Титульный лист 1-го издания

Цитаты

править
  • Любо испити шеломомь Дону
  • Вѣщей Бояне, Велесовь внуче
  • Трубы трубять въ Новѣградѣ, стоять стязи въ Путивлѣ
  • Дивъ кличетъ връху древа
  • А половци неготовами дорогами побѣгоша къ Дону Великому.
  • Чрьленъ стягъ, бѣла хорюговь, чрьлена чолка, сребрено стружіе – храброму Святьславличу!
  • Были вѣчи Трояни, минула лѣта Ярославля, были плъци Олговы, Ольга Святьславличя. Тъй бо Олегъ мечемъ крамолу коваше и стрѣлы по земли сѣяше.
  • Съ зараніа до вечера, съ вечера до свѣта летятъ стрѣлы каленыя, гримлютъ сабли о шеломы, трещатъ копіа харалужныя въ полѣ незнаемѣ среди земли Половецкыи.
  • Бишася день, бишася другый, третьяго дни къ полуднію падоша стязи Игоревы
  • Уже бо, братіе, не веселая година въстала
  • Ту нѣмци и венедици, ту греци и морава поютъ славу Святъславлю, кають князя Игоря
  • Игорь князь высѣдѣ изъ сѣдла злата, а въ сѣдло кощіево
  • Готскія красныя дѣвы въспѣша на брезѣ синему морю, звоня рускымъ златомъ, поютъ время Бусово
  • Стрѣляй, господине, Кончака, поганого кощея, за землю Рускую, за раны Игоревы
  • Игорева храбраго плъку не крѣсити!
  • Ярославна рано плачетъ въ Путивлѣ
  • О, Днепре Словутицю!
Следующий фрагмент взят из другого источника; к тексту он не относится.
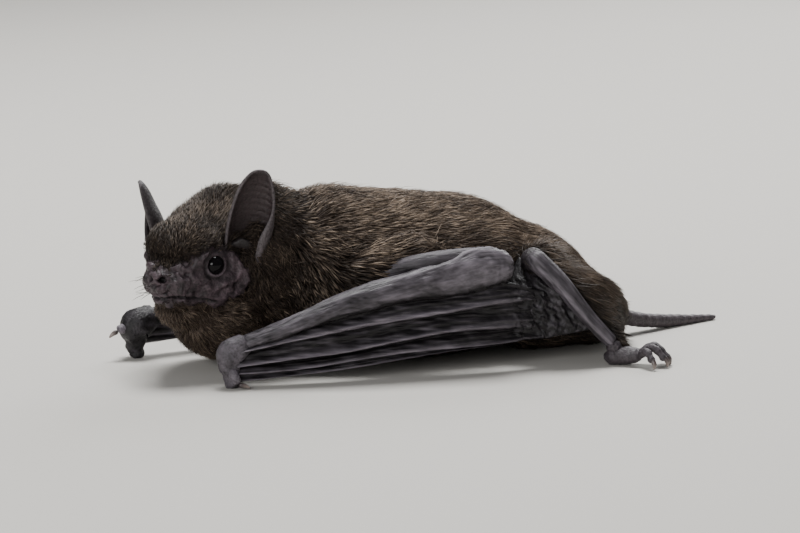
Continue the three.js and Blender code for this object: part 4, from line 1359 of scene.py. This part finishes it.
def body_density(points):
    """How thickly wisps grow on the neck and trunk: even, and none on the floor or at the tail's root."""
    return (1 - on_head(points)) * smooth(0.15, 0.5, points[..., 2]) * smooth(27, 20, points[..., 0])


class BAT_OT_coat(bpy.types.Operator):
    """Covers the head, neck, trunk, thighs and tail membrane with tufts of hair"""

    bl_idname = "bat.coat"
    bl_label = "Add coat"

    def execute(self, context):
        settings = context.scene.bat_coat
        material = bat_hair_material()
        head = Patch(head_skin()[0], (0.66, 0.02), (0.32, 0.96))
        trunk = Patch(trunk_skin()[0], (0.02, 0.02), (0.6, 0.7))
        plans = [
            ("head", head, settings.head_tufts, settings.head_width, HEAD_WISP, 0.7, head_density),
            ("body", trunk, settings.body_tufts, settings.body_width, BODY_WISP, 1.5, body_density),
        ]
        for label, patch, count, width, rings, clump, density in plans:
            roots, normals, unwrap = patch.roots(count, density, 7)
            order = np.random.default_rng(9).permutation(count)
            wide = lambda p: width * (0.45 + 0.55 * furred(p))
            for i in range(math.ceil(count / MOST_IN_PIECE)):
                part = order[i * MOST_IN_PIECE : (i + 1) * MOST_IN_PIECE]
                made = tufts(roots[part], normals[part], unwrap[part], wide, rings, 1000, clump)
                obj = add_coat(f"coat_{label}_{i + 1}", made, material)
                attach(obj, "root")
        for name, low in (("left", 0.02), ("right", 0.34)):
            leg = LEGS[name]
            outside = unit(np.array([0.5, leg["side"] * 0.7, 0.5]))
            membrane = Patch(tail_membrane_skin(leg)[0], (low, 0.75), (0.2, 0.22))
            thigh = Patch(thigh_skin(leg)[0], (low + 0.22, 0.75), (0.08, 0.22))
            from_knee = lambda p: smooth(1.2, 2.6, np.linalg.norm(p - np.array(leg["knee"]), axis=-1))
            thin = lambda p: settings.body_width * 0.7 + 0 * p[..., 0]
            plans = [
                ("tail_membrane", membrane, settings.membrane_tufts, outside),  # its upper face alone
                ("thigh", thigh, settings.thigh_tufts, np.zeros(3)),
            ]
            for label, patch, count, facing in plans:
                roots, normals, unwrap = patch.roots(count, from_knee, 8)
                seen = normals @ facing >= 0.1 * facing.any()
                made = tufts(roots[seen], normals[seen], unwrap[seen], thin, HEAD_WISP, 1200, 1.0, flat=True)
                obj = add_coat(f"coat_{label}_{name}", made, material)
                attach(obj, "root")
        return {"FINISHED"}


class BAT_OT_whiskers(bpy.types.Operator):
    """Adds the fine bristles that stand out round the nose and the lips"""

    bl_idname = "bat.whiskers"
    bl_label = "Add whiskers"

    def execute(self, context):
        rng = np.random.default_rng(17)
        grids = []
        for i in range(context.scene.bat_coat.whiskers):
            side = 1 if i % 2 else -1
            root = np.array([rng.uniform(-8.6, -7.2), side * rng.uniform(0.6, 1.7), rng.uniform(-2.4, 0.1)])
            out = unit(np.array([-0.75, side * rng.uniform(0.5, 1.1), rng.uniform(-0.4, 0.35)]))
            long = rng.uniform(1.1, 1.9)
            path = from_head([root, root + out * long * 0.5, root + out * long + (0.15, 0, -0.12)])
            grid, _, _ = limb(list(zip(path, (0.03, 0.024, 0.008))), rings=8, sides=5)
            grids.append((grid, np.broadcast_to(COLOUR["hair_root"], grid.shape)))
        points, quads, tris, tints, _ = joined(grids)
        obj = add_mesh("whiskers", points, quads, tris, bat_hair_material())
        paint(obj, "hair", tints)
        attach(obj, "root")
        return {"FINISHED"}


FLOOR_HALF = 2.0  # metres
FLOOR_DROP = 0.02 * MM  # so that the floor doesn't flicker through the pads that rest on it
# Each light: name, place in metres, size in metres, share of the setting's watts.
LIGHTS = [
    ("key", (0.02, 0.12, 0.42), 0.18, 1.95),  # nearly overhead
    ("fill", (-0.34, -0.36, 0.17), 0.2, 1.0),  # low, before the head
    ("rim", (0.28, 0.36, 0.24), 0.25, 0.9),  # behind the back and rump
]
SKY_STRENGTH = 0.28
SENSOR = 36.0  # millimetres
AIM_LIGHTS, AIM_CAMERA = (0, 0, 0.008), (0.0004, -0.0018, 0.009)  # metres


class BAT_OT_stage(bpy.types.Operator):
    """Adds a floor, soft studio lights and the camera"""

    bl_idname = "bat.stage"
    bl_label = "Set the stage"

    def execute(self, context):
        settings = context.scene.bat_stage
        scene = context.scene
        corners = [(x * FLOOR_HALF, y * FLOOR_HALF, 0) for x, y in ((-1, -1), (1, -1), (1, 1), (-1, 1))]
        mesh = bpy.data.meshes.new("floor")
        mesh.from_pydata(corners, [], [(0, 1, 2, 3)])
        mesh.materials.append(floor_material())
        floor = bpy.data.objects.new("floor", mesh)
        floor.location.z = -FLOOR_DROP
        scene.collection.objects.link(floor)
        for name, at, wide, share in LIGHTS:
            data = bpy.data.lights.new(name, "AREA")
            data.size, data.energy = wide, settings.key_watts * share
            lamp = bpy.data.objects.new(name, data)
            lamp.location = at
            lamp.rotation_mode = "QUATERNION"
            lamp.rotation_quaternion = (Vector(AIM_LIGHTS) - Vector(at)).to_track_quat("-Z", "Y")
            scene.collection.objects.link(lamp)
        world = bpy.data.worlds.new("studio")
        world.use_nodes = True
        background = world.node_tree.nodes["Background"]
        background.inputs["Color"].default_value = (*COLOUR["sky"], 1)
        background.inputs["Strength"].default_value = SKY_STRENGTH
        scene.world = world
        a, e = math.radians(settings.azimuth), math.radians(settings.elevation)
        back = Vector((math.sin(a) * math.cos(e), -math.cos(a) * math.cos(e), math.sin(e)))
        data = bpy.data.cameras.new("camera")
        data.lens, data.sensor_width = settings.lens, SENSOR
        data.clip_start, data.clip_end = 0.01, 20.0
        camera = bpy.data.objects.new("camera", data)
        camera.location = Vector(AIM_CAMERA) + back * settings.distance
        camera.rotation_mode = "QUATERNION"
        camera.rotation_quaternion = (-back).to_track_quat("-Z", "Y")
        scene.collection.objects.link(camera)
        scene.camera = camera
        return {"FINISHED"}


class BAT_PT_panel(bpy.types.Panel):
    """The bat's settings and the buttons that build it"""

    bl_idname = "BAT_PT_panel"
    bl_label = "Small vesper bat"
    bl_space_type = "VIEW_3D"
    bl_region_type = "UI"
    bl_category = "Bat"

    def draw(self, context):
        layout = self.layout
        for group in (context.scene.bat_coat, context.scene.bat_stage):
            box = layout.box()
            for name in group.__annotations__:
                box.prop(group, name)
        for operator in OPERATORS:
            layout.operator(operator.bl_idname)


OPERATORS = (BAT_OT_skin, BAT_OT_eyes, BAT_OT_claws, BAT_OT_coat, BAT_OT_whiskers, BAT_OT_stage)
CLASSES = (BatCoatSettings, BatStageSettings, *OPERATORS, BAT_PT_panel)


def register():
    for cls in CLASSES:
        bpy.utils.register_class(cls)
    bpy.types.Scene.bat_coat = bpy.props.PointerProperty(type=BatCoatSettings)
    bpy.types.Scene.bat_stage = bpy.props.PointerProperty(type=BatStageSettings)


def unregister():
    del bpy.types.Scene.bat_coat
    del bpy.types.Scene.bat_stage
    for cls in reversed(CLASSES):
        bpy.utils.unregister_class(cls)


def main():
    """Builds the bat and its stage."""
    register()
    bpy.ops.bat.skin()
    bpy.ops.bat.eyes()
    bpy.ops.bat.claws()
    bpy.ops.bat.coat()
    bpy.ops.bat.whiskers()
    bpy.ops.bat.stage()


if __name__ == "__main__":
    main()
Ты пробилъ еси каменныя горы сквозѣ землю Половецкую
  • Игореви князю Богъ путь кажетъ изъ земли Половецкой на землю Рускую

Цитаты о «Слове»

править
  •  

… произведение природы дикой, необразованной. Повесть о полку Игоря — при всей грубости звуков, несообразных с нашим временем, при всей несоответственности в выражениях и самых словах — дышит величием души, наполненной благородными чувствами, поражённой великим предметом. Слыша рокотание струн Бояновых, моё воображение, душа моя переносится в веки протекшие, я не существую в настоящем времени!.. <…> Одни благородные, возвышенные чувства снискивают или, по крайней мере, должны снискивать уважение наше и приобретают хвалу потомства.[1][2]

  Николай Кутузов, «Аполлон с семейством», 1820
  •  

… «Слово о полку Игореве» возвышается уединённым памятником в пустыне нашей древней словесности.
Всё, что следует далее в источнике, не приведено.